***** INFORMATION PROVIDED

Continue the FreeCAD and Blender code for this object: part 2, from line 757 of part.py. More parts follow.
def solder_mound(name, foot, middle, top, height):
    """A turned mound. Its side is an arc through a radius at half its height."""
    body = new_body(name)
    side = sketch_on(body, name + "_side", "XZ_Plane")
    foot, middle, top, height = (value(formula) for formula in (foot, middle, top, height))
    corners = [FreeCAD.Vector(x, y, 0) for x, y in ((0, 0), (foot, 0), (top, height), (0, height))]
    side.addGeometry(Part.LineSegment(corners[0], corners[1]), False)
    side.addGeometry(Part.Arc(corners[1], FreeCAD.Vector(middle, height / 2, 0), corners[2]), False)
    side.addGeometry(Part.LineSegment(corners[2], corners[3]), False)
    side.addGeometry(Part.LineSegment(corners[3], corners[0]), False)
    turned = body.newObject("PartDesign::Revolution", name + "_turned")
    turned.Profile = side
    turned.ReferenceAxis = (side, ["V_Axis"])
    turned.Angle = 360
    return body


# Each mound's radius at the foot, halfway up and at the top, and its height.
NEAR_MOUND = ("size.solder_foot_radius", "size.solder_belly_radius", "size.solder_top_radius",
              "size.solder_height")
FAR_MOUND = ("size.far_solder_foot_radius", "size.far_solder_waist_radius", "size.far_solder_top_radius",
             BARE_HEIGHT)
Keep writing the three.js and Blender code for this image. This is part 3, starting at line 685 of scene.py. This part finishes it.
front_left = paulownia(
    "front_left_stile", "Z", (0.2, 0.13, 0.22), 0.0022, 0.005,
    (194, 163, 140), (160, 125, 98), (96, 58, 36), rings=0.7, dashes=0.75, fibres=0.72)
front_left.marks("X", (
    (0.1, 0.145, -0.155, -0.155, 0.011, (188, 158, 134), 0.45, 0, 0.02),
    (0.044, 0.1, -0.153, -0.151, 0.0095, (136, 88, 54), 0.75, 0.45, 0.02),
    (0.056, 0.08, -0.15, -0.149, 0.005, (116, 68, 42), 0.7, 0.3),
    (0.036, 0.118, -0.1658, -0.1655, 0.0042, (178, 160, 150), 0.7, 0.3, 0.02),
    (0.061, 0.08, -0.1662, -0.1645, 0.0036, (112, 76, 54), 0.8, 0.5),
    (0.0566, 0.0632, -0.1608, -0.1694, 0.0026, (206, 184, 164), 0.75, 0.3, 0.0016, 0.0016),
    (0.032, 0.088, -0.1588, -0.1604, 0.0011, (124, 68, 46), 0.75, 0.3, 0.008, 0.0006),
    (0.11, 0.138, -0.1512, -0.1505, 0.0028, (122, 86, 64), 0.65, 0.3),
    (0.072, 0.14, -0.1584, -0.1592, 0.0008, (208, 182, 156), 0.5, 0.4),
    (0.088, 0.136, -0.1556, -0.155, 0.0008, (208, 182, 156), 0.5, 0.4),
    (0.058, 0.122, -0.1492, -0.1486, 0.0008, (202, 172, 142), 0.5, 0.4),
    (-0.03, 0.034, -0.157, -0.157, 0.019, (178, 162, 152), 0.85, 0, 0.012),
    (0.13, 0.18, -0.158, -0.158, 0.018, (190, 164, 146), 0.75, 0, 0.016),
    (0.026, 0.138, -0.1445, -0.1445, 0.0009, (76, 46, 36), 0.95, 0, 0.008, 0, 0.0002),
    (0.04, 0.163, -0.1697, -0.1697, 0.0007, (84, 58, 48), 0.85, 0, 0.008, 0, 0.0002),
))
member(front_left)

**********
***** INFORMATION PROVIDED

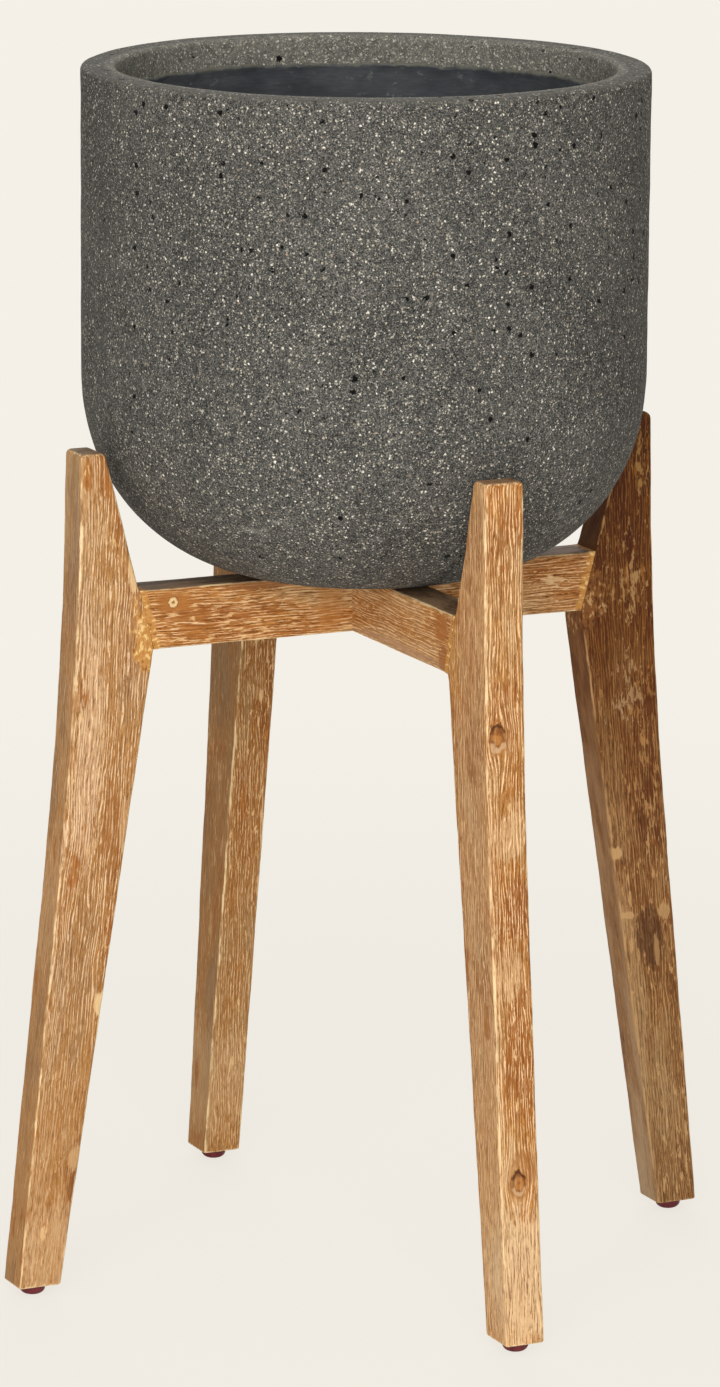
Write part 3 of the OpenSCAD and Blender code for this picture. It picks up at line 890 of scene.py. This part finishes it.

**********

* _WRITTEN TASK_
From the data above, copy each line that has the string "this".

* _COMPLETED EXERCISE_
Continue the FreeCAD and Blender code for this object: part 2, from line 757 of part.py. More parts follow.
Keep writing the three.js and Blender code for this image. This is part 3, starting at line 685 of scene.py. This part finishes it.
Write part 3 of the OpenSCAD and Blender code for this picture. It picks up at line 890 of scene.py. This part finishes it.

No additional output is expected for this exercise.